King Kong (1932 novelization)
King Kong is a novel written by Delos W. Lovelace in 1932 at the request of his friend Merian C. Cooper based on Cooper's then-upcoming film King Kong to serve as part of the film's advertising. As a result of the copyright not being renewed and subsequently expiring, the novelization has entered the public domain. Because of this, numerous publishers have re-released the novel over time, particularly during the buildup to the 1976 and 2005 remakes of King Kong. In 1976, an abridged version with illustrations by Richard Powers was released with the names The Illustrated King Kong, and King Kong: A Picture Book. Some editions of the novel have followed suit, and include original illustrations or stills from the film, to set themselves apart from other versions. To this end, an edition originally published by Modern Library in 2005 includes a foreword by Merian C. Cooper biographer Mark Cotta Vaz.
The novelization's public domain status has allowed authors and filmmakers to create adaptations or new stories using characters and elements specifically from the novel, such as the 1998 animated film The Mighty Kong and the 2005 sequel novel Kong Reborn. Through cooperation with Merian C. Cooper's estate, Joe DeVito and Brad Strickland created a rewrite of this novelization titled Merian C. Cooper's King Kong in 2005 which serves as the basis for DeVito ArtWorks' King Kong of Skull Island media property.
An ancient evil waits in the jungle...Carl Denham is determined to make the greatest movie ever seen, no matter how dangerous it may be to film.
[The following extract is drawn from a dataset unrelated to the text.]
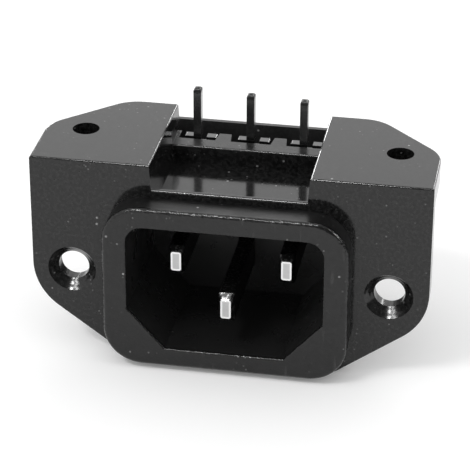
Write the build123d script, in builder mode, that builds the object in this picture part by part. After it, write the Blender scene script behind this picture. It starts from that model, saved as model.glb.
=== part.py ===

Denham and his crew sail to Skull Island in search of Kong, a legend neither man nor beast. But no one is ready for what they discover when they venture deep into the island to rescue Denham's leading actress, Ann Darrow. Kong's world of prehistoric creatures is devastating to the crew, but Denham refuses to stop his pursuit, and instead manages to unleash the horror of Kong into the world.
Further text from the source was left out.